Nation shall not take up sword against nation:

They shall never again know war.

Almost every Jewish prayer ends with a petition for peace. This messianic value of peace was later inherited by Christianity and Islam.

Peace and harmony have also been central elements in Buddhism and Confucianism. In East Asia, the ideal state was the one that preserved peace and the greatest virtue of a Chinese or a Japanese sovereign was the ability to achieve and maintain peace. The word wa, which is written by the ideograph that means harmony and peace, is used in Japan to designate everything native. Thus washoku means Japanese food; wafuku is Japanese dress. The native name of Japan, Yamato, is spelled in Japanese with two Chinese characters meaning Great Peace.

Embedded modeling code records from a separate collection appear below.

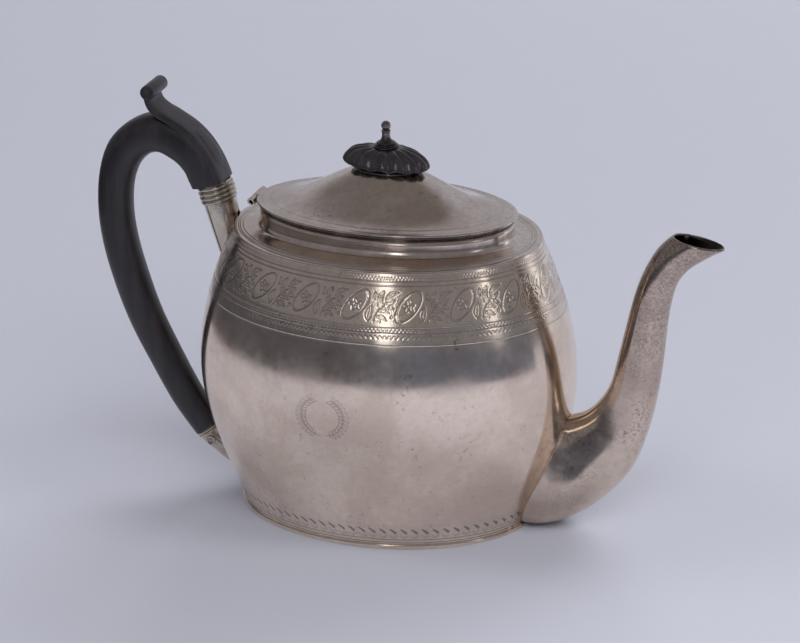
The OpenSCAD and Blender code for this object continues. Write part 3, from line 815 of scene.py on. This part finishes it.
def outside_body(points, gap=0.0):
    """Positive where points are outside the body wall and foot."""
    z = points[..., 2]
    r = np.where(z < 3.2, 63.5, np.interp(z, BODY_DENSE[:, 1], BODY_DENSE[:, 0]))
    return np.hypot(points[..., 0], points[..., 1] / BODY_OVAL) - r - gap


def inside_body(points):
    return -outside_body(points, 0.02)


def crossing(stations, sides, test, start, end, count=400):
    """For each side line, the station parameter where test changes sign between start and end."""
    t = np.linspace(start, end, count)
    rows = catmull(stations, t)[:, None, :]
    value = test(ring_points(np.repeat(rows, sides, 1), sides))
    result = np.full(sides, start, float)
    for i in range(sides):
        change = np.nonzero((value[:-1, i] < 0) & (value[1:, i] >= 0))[0]
        if len(change):
            k = change[-1]
            f = value[k, i] / (value[k, i] - value[k + 1, i])
            result[i] = t[k] + f * (t[k + 1] - t[k])
    return result


SPOUT = [
    (56, 25.3, 3, 24.3, 16.4, 3.4, 0.45), (69, 25.5, 5, 24.1, 16.4, 3.2, 0.5),
    (80, 27.6, 12, 20.9, 16, 2.8, 0.55), (87.4, 32.3, 26, 18.4, 14.6, 2.4, 0.55),
    (95.6, 40.2, 43, 15.3, 12.8, 2.15, 0.5),
    (101.5, 50.6, 59, 12.2, 11, 2.05, 0.48), (105.9, 62.5, 70, 10.2, 9.8, 2, 0.4),
    (108.9, 78.4, 78, 9.3, 8.8, 2, 0.3), (111.8, 97, 78, 8.1, 7.7, 2, 0.2),
    (114, 107.3, 72, 7.6, 7.2, 2, 0.1), (117.2, 116.3, 60, 7.3, 6.8, 2, 0),
    (122.6, 124.2, 46, 7.6, 6.5, 2, 0),
    (131.5, 131, 29, 7.6, 6.3, 2, 0), (140.9, 136.3, 26, 7.3, 6.2, 2, 0)]
MOUTH_X, MOUTH_Z, MOUTH_SLOPE = 126.0, 131.9, 0.2035


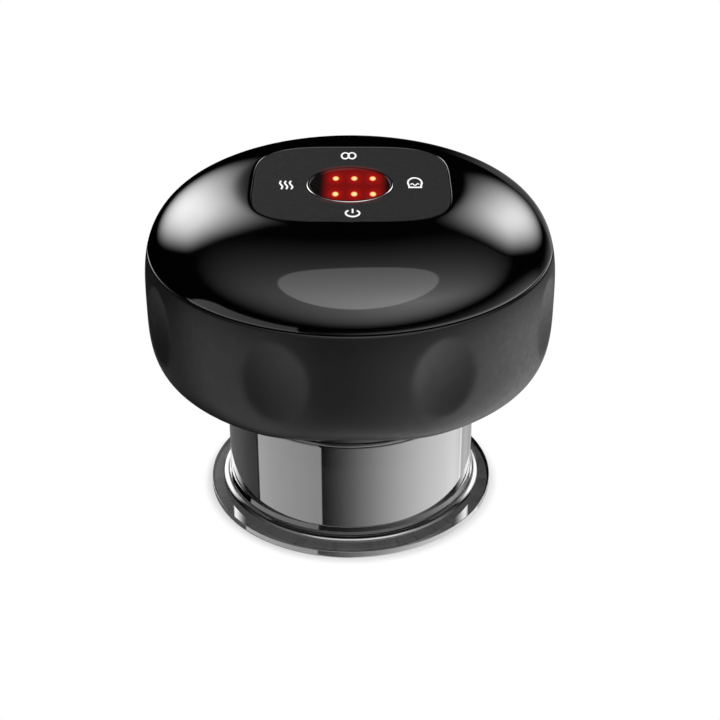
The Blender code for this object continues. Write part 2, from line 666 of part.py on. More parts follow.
def make_heat_plate(look):
    """Shallow metal dish that closes the spigot, with the air hole in its middle."""
    top = SPIGOT_BOTTOM - FIT
    seat = top - HEAT_FILM_THICKNESS - FIT
    under = seat - HEAT_PLATE_THICKNESS
    inner = HEAT_PLATE_RADIUS - HEAT_PLATE_RIM
    outline = [
        (AIR_HOLE_RADIUS, seat),
        (inner, seat),
        (inner, top),
        (HEAT_PLATE_RADIUS - SPIGOT_CHAMFER, top),
        (HEAT_PLATE_RADIUS, top - SPIGOT_CHAMFER),
        (HEAT_PLATE_RADIUS, seat - HEAT_PLATE_THICKNESS / 4),
        (HEAT_PLATE_RADIUS - HEAT_PLATE_BULGE, under - HEAT_PLATE_BULGE / 2),
        (inner - HEAT_PLATE_BULGE, under - HEAT_PLATE_BULGE),
        (AIR_HOLE_RADIUS + HEAT_PLATE_THICKNESS, under - HEAT_PLATE_BULGE),
        (AIR_HOLE_RADIUS, under - HEAT_PLATE_BULGE + HEAT_PLATE_THICKNESS / 2),
    ]
    return solid("heat_plate", turned(outline, HEAD_STEPS), look=look)


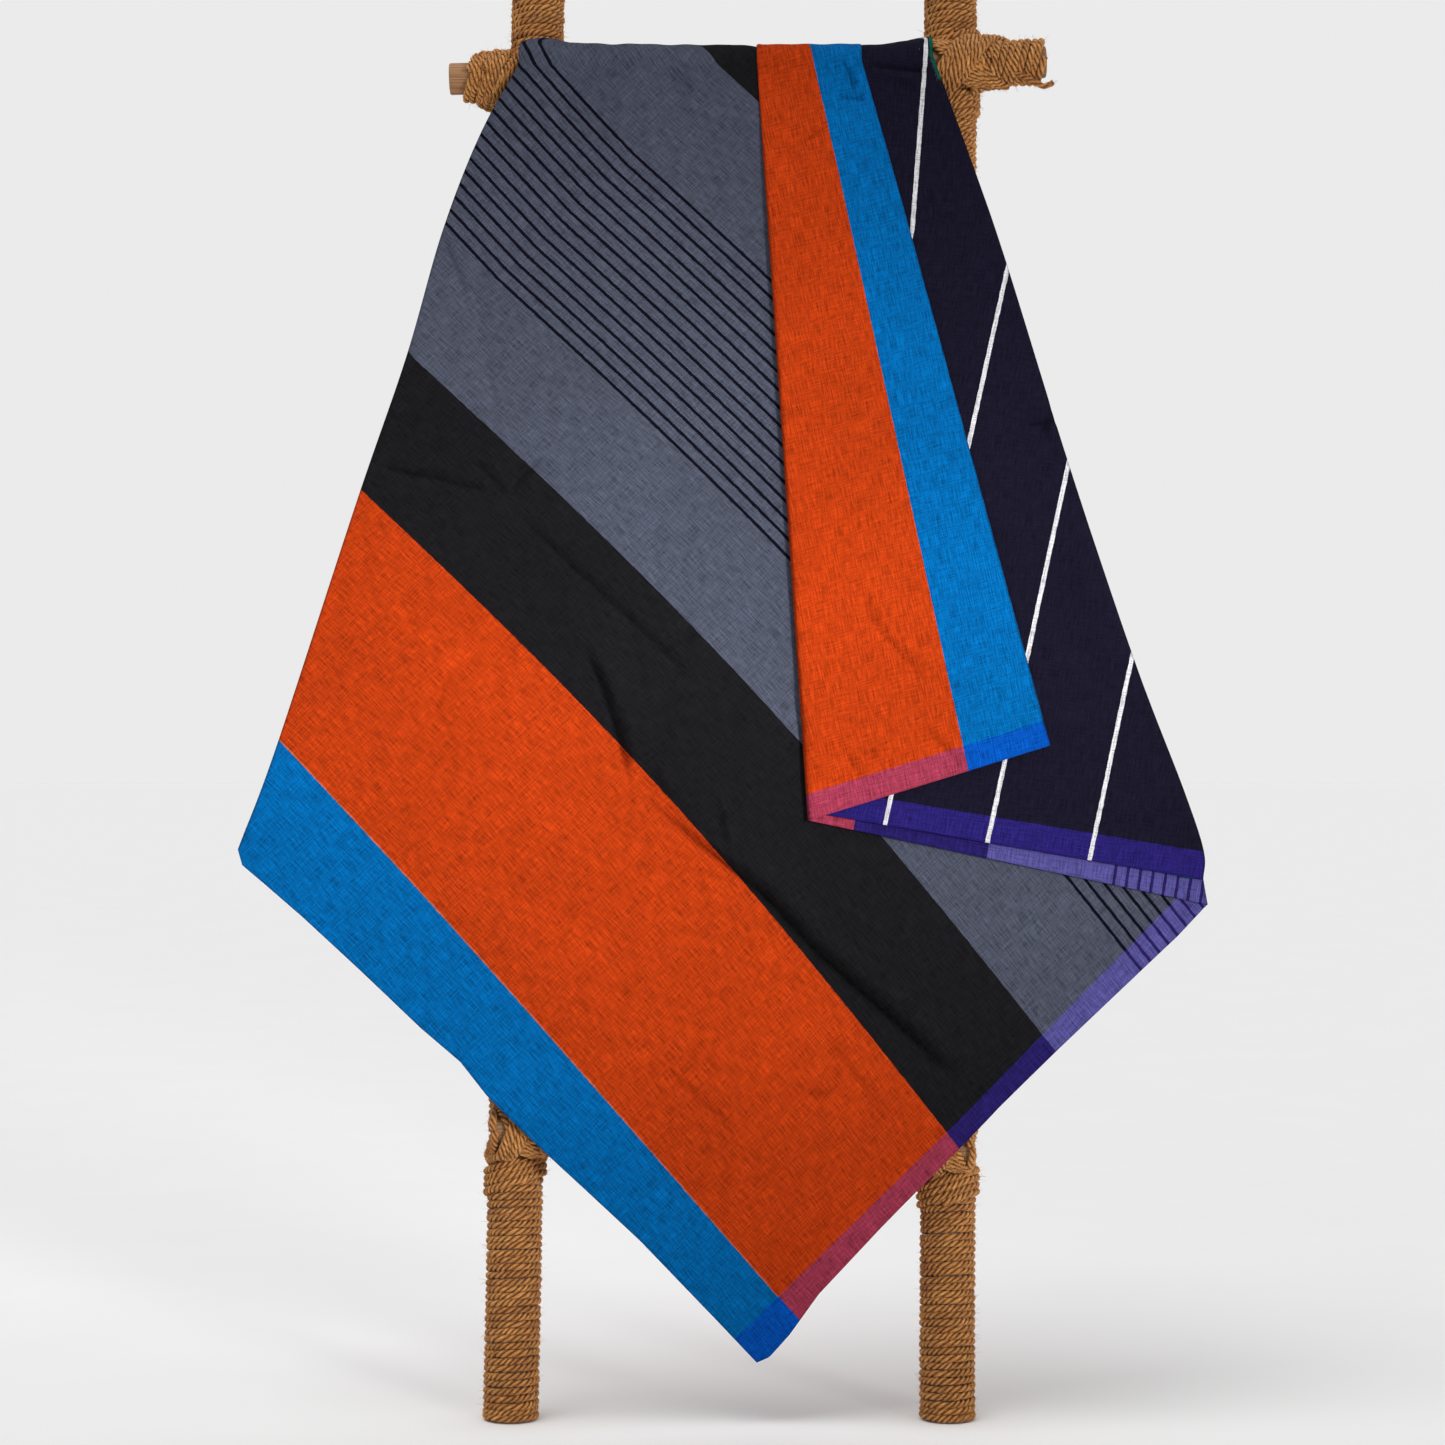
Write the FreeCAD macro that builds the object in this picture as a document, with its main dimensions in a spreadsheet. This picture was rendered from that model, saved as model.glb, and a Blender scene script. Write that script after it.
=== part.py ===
"""A striped cotton cloth draped over a rope-bound ladder rack.

Two round poles lean back on their flat-cut feet.  Four rungs cross in front of them, each
lashed to both poles with jute rope, and jute is wound round the poles between the lashings.
The folded cloth hangs over the top rung and lifts straight up off it.

Axes: +X to the right, +Y towards the wall behind, +Z up, the floor at z = 0.  The ladder has
axes of its own: across (X), forward (away from the wall) and up along the poles.
"""
import FreeCAD, Part
import os
import Sketcher

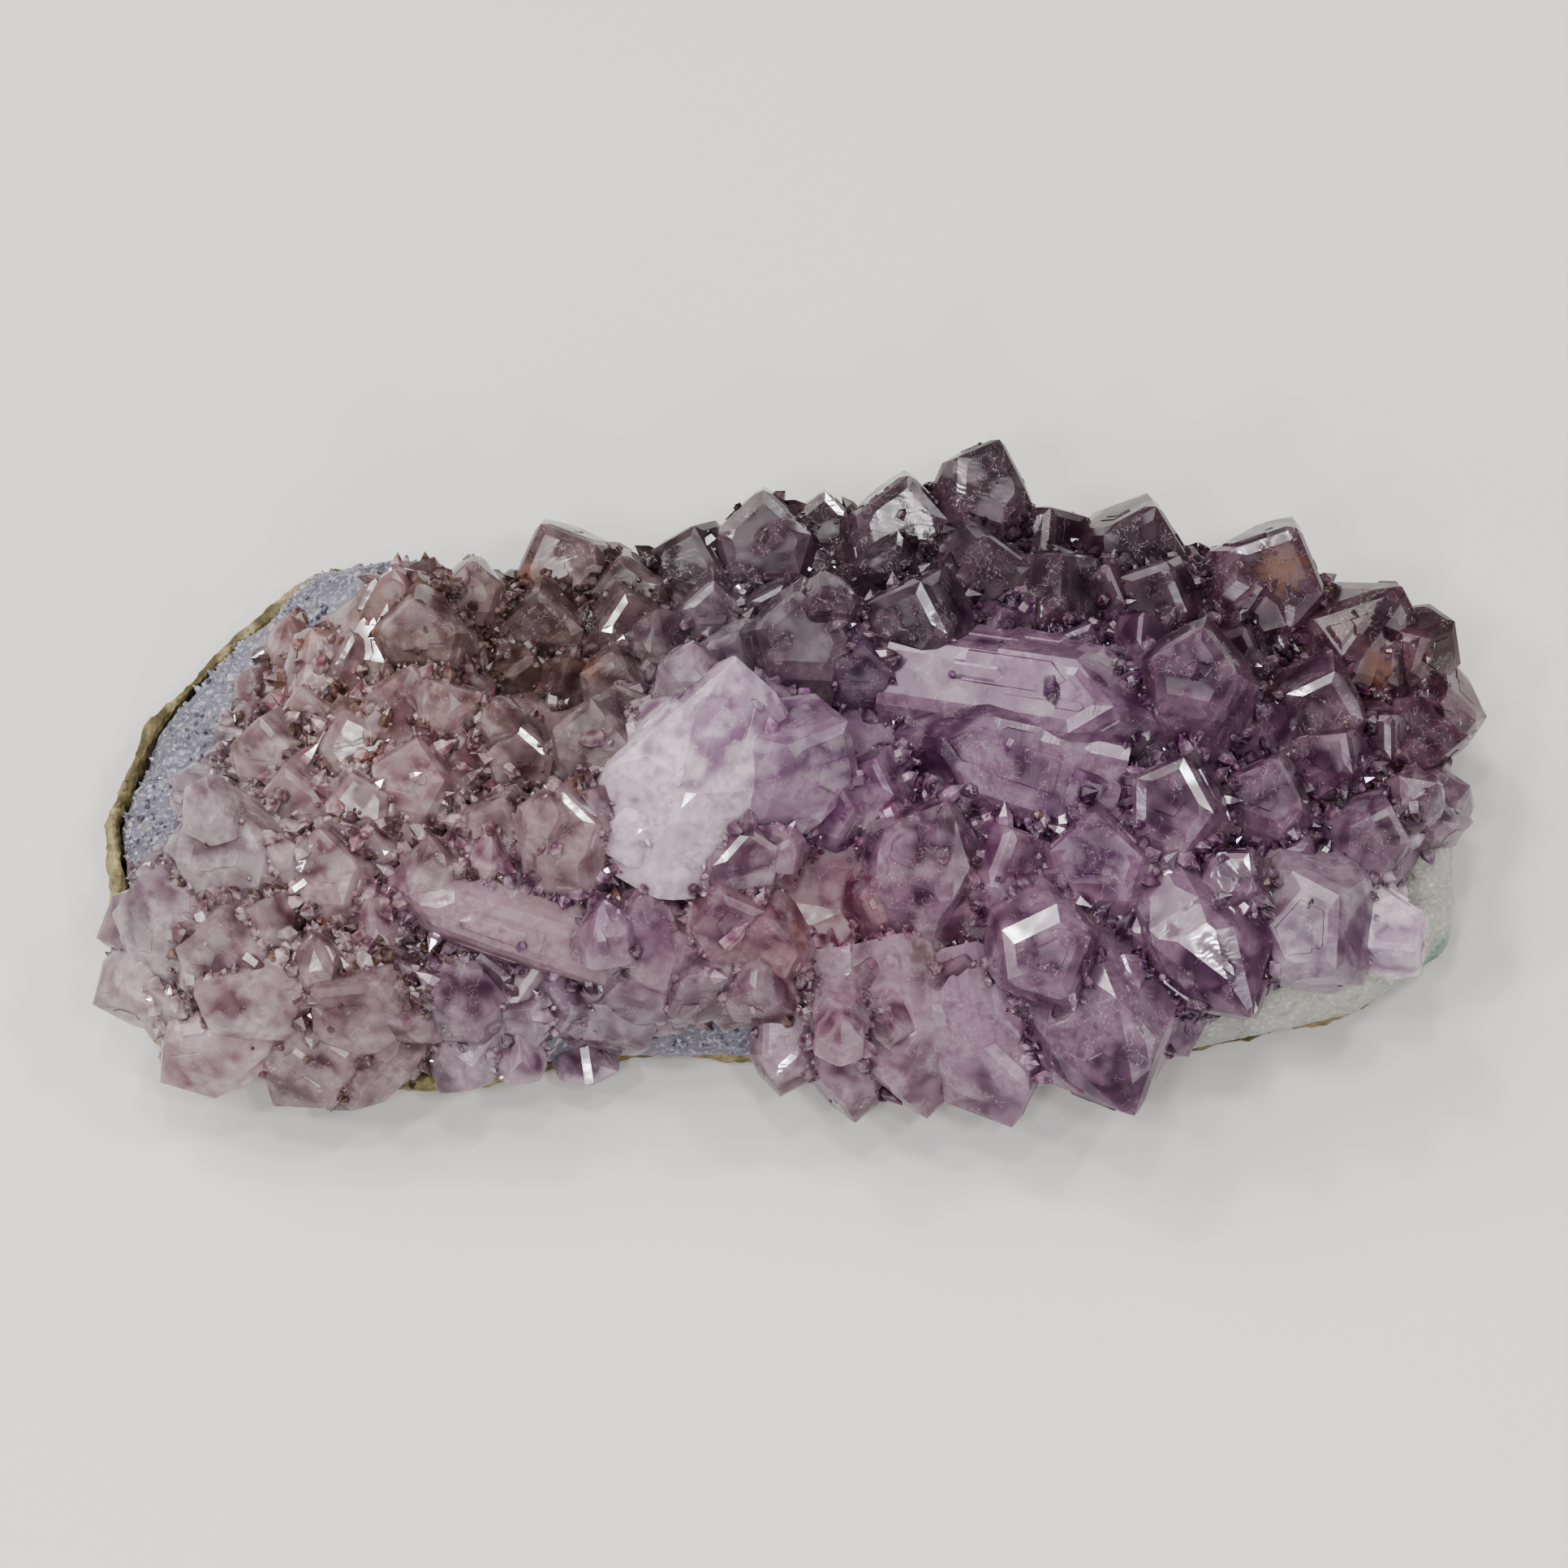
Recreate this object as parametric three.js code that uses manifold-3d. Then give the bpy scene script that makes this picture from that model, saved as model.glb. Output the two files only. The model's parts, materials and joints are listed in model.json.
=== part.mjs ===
// A cluster of amethyst crystals on its slab of agate, with the rough rind of the stone beneath.
// Millimetres. +X runs along the slab, +Y away from the viewer and +Z up.
import * as THREE from "three";
import { ConvexGeometry } from "three/addons/geometries/ConvexGeometry.js";
import { mergeVertices } from "three/addons/utils/BufferGeometryUtils.js";
import Module from "manifold-3d";

const wasm = await Module();
wasm.setup();

// Heights of the layers at their edge, above the sawn underside, and how much higher their middles rise
const RIND_THICKNESS = 2.2;
const AGATE_EDGE_HEIGHT = 8.6;
const AGATE_DOME = 2.6;
const AGATE_ROUGHNESS = 0.5;
const GROUND_EDGE_HEIGHT = 9.6;
const GROUND_DOME = 5.6;
// The crystals stand in a bed of massive quartz, this deep over their feet
const FEET_DEPTH = 1.5;
const BED_UNDERSIDE = 5.5;
// The gap between one layer and the next
const GAP = 0.3;

// Quartz: the angle between a pyramid face's normal and the crystal's long axis
const PYRAMID_ANGLE = THREE.MathUtils.degToRad(51.8);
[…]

Yet quite often peace implies domination, and in many languages the word "pacify" means also "conquer." King Solomon could afford to be a king of peace because he reigned "over all the kings from the Euphrates to the land of the Philistines, and to the border of Egypt." Emperor Kammu could establish the Capital of Peace in Japan because he had first subjugated the aborigines of the north. The peaceful world that the Jewish prophets envisioned was to be ruled over by a scion of the House of David, later called the Messiah, who would destroy the enemies of Israel before establishing his kingdom of peace and bliss. Isaiah's verse about messianic peace is preceded by a verse concerning the ideal future king's authority:

Let us go up to the Mount of the Lord

To the House of the God of Jacob;

That He may instruct us in His ways,

And that we may walk in His paths.

For instruction shall come forth from Zion,

The word of the Lord from Jerusalem.

The Jews were often under the domination of others, but they were always inspired by the belief that in the future world of peace and justice they would serve as spiritual leaders. This vision of a world mission gave them the strength to suffer severe persecution and propelled them to the forefront of various "messianic" and idealistic movements in modern times like those of human rights, socialism, and communism.

The peace to which the Japanese aspired was also combined with a sense of mission. According to the Nihongi, Emperor Jimmi', the first sovereign of Japan, after conquering the plain of Yamato established a capital there that he called Hani-yasu, or Clay Peace. This capital, he declared, would be extended "so as to embrace all the six cardinal points, and the eight cords [or: corners] may be covered so as to form a roof." That declaration of "the eight cords under one roof" (hakko ichiu) became in modern times the slogan of Japanese imperialists, who claimed that Japan had a mission to establish peace in the world and to extend the emperor's authority over other countries. The Nihongi tells us about the third-century Empress Jingu, who with divine help pacified the island of Kyushu and conquered Korea. The king of the Korean kingdom of Silla is reported by the Nihongi to have told the empress: "I have heard that in the East there is a divine country called Nippon, and also that there is there a wise sovereign called the Tenno.... Henceforth forever, these lands shall be styled thy western frontier provinces, and will not cease to offer tribute." There is no historical evidence that such a conquest ever took place, but the legend about Empress Jingu and the declaration of the King of Silla were quoted later by those Japanese who intended to subjugate Korea.